Como fica então o país depois das eleições de 18 de maio? Exatamente como antes: um Governo minoritário que gerirá diariamente a realidade, desafiando quotidianamente a Oposição a derrubá-lo.
Certas tolices nunca morrem. Quando, na noite das eleições de 18 de maio, André Ventura afirmou que “o Governo de Portugal depende do Chega e só do Chega”, cometeu o mesmo erro lógico de Álvaro Cunhal a 25 de abril de 1975, falando de “maioria de Esquerda” após as primeiras eleições constitucionais. Passados 50 anos, o paralogismo continua evidente: um partido antissistema não pode querer fazer parte do sistema. Os eleitores do Chega, como então os do PCP, são contra o Governo, qualquer que ele seja. Nunca aceitarão ver o seu partido apoiar uma solução alheia de poder.
O puro “voto de protesto”, de quem não gosta do que está e não se interessa em propor alternativas, sobe naturalmente em períodos de crise e transformação, como o atual. Esta atitude eminentemente negativa, por muito irresponsável que seja (afinal todos temos de continuar a viver no tal regime odiado), nunca deve ser interpretada como positiva. Quem vota nos partidos antissistema não os quer ver a tratar dos problemas, porque tal os tornaria tão abomináveis quanto o abominado Governo.
Prova evidente disto é o desastre sofrido pelos comunistas quando, 40 anos depois das primeiras eleições, e 10 depois da morte de Cunhal, finalmente se realizou a tal “maioria de Esquerda”, no governo da chamada “geringonça”. Então, não só as políticas marxistas nunca foram realmente aplicadas, mas a Extrema-Esquerda (PCP e BE) arruinou a sua influência, descendo dos 34 deputados de 2015 para os quatro que tem hoje. Próximos do poder, deixaram de ser partidos de queixa, e entregaram o facho da contestação a outras forças.
O que isto significa é que, para a governação concreta do país, os deputados do Chega, tal como os da Extrema-Esquerda, são realmente irrelevantes. É muito desagradável que mais de 30% do parlamento apenas manifeste contestação; mas, por isso mesmo, irão ocupar a legislaturas com protestos retóricos e números mediáticos, para fingir a relevância que realmente nunca terão. Porque no dia em que a tiverem, perdem a única razão dos votos que receberam.
Como fica então o país depois das eleições de 18 de maio? Exatamente como antes: um Governo minoritário que gerirá diariamente a realidade, desafiando quotidianamente a Oposição a derrubá-lo; a qual, se cair na armadilha de o fazer, sofrerá os respetivos custos, como o PS desta vez. Foi assim em metade dos nossos governos constitucionais, vigorando em 40% do tempo desta democracia.
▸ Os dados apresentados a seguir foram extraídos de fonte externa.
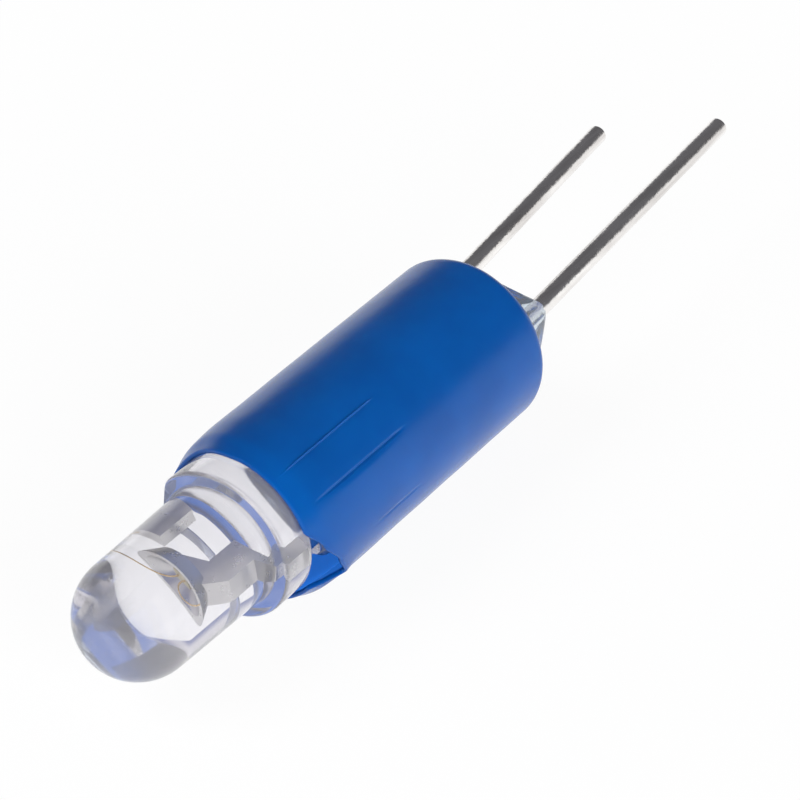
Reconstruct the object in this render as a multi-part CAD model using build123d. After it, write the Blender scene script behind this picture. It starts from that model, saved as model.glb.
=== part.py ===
from build123d import *
import math
import os

# Bi-pin indicator lamp: a 3 mm light-emitting diode with an axial resistor on one leg and an
# axial rectifier diode on the other, in a shrink sleeve that is closed behind with clear epoxy.
# The free ends of the resistor and the diode are the lamp's two pins.
# While the pieces are made, X is the lamp's axis, with the dome at -X and the pins at +X, and
# x = 0 is the centre of the dome. Sizes are in millimetres and angles in degrees.

# ---- light-emitting diode
DOME_R = 1.468            # half-round tip of the lens
BARREL_R = 1.53           # barrel where it meets the flange
BARREL_LEN = 2.95         # dome centre to the front of the flange
FLANGE_R = 1.90
FLANGE_T = 1.00
FLANGE_EDGE = 0.10        # rounding of the flange's corners
FLAT_DEPTH = 0.30         # flat on the flange beside the cathode's leg
LED_TURN = 6.0            # turn of the lead frame's plane about the axis
LEG_PITCH = 2.54          # between the two legs
LEG_W = 0.50
LEG_T = 0.45
LEG_REACH = 2.18          # how far the cut legs stand out behind the flange
CUP_RIM_X = 0.95
CUP_RIM_R = 0.62
CUP_FOOT_R = 0.45
CUP_TALL = 0.45
CUP_MOUTH_R = 0.50
CUP_FLOOR_R = 0.26
CUP_DEPTH = 0.28
ANVIL_DROP = 0.62         # from the cup's foot to the stem of the anvil
STEM_IN = 0.22            # sides of the anvil's stem, from the axis
STEM_OUT = 0.80
POST_TOP_X = 1.60
POST_IN = 0.55            # sides of the post, from the axis
POST_OUT = 1.05
NECK_X = 2.75             # where the lead frame starts to spread out to the legs
SPREAD = 0.35
CHIP_SIDE = 0.26
CHIP_T = 0.10
GLUE_T = 0.02
GLUE_SPREAD = 0.06
BOND_WIRE_R = 0.015
BOND_LOOP = 0.22          # rise of the bond wires above the rim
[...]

Claro que isso impedirá as famosas “reformas estruturais”; mas essas não existem há décadas, e também estiveram ausentes durante vários dos governos maioritários. Seria importante realizá-las, mas os bloqueios que as impedem são muito mais profundos que a composição parlamentar. Os poderes setoriais e os grupos de pressão, que realmente controlam a opinião pública e os partidos, sabem bem como impedir as mudanças que os afetariam. São eles que há muito tempo mantém o país como está. Isso viu-se bem nas últimas campanhas eleitorais, onde ninguém falou das tais reformas, mas ocuparam-se exclusivamente a prometer benefícios míticos para as tais forças instaladas.
Boa parte do descontentamento visível nas eleições de 2025 veio do esfumar da última grande fantasia política. Talvez já não se lembre, mas o país devia estar agora a viver os últimos maravilhosos anos da “última oportunidade” dos fundos europeus, com o prodigioso Plano de Recuperação e Resiliência (PRR). Políticos de todas as cores prometeram que todos iríamos receber muitos milhões da “bazuca europeia”, criando melhorias espantosas, múltiplos empregos e um crescimento económico espetacular. Será que se viu alguma dessas coisas? Desde que o dinheiro começou a entrar já caíram dois governos e a economia não acelerou.
Terminado este interlúdio eleitoral, podemos voltar à rotina anterior. Vale a pena lembrar que, apesar de todos os problemas, e são muitos e graves, somos um país rico, com uma economia a crescer e uma dívida pública em redução. Afinal, felizmente, a maior parte daquilo que realmente interessa depende, não do Governo e do Parlamento, que se perdem em embates, insultos, sonhos e ilusões, mas da sociedade e da economia, que todos os dias lidam com a realidade.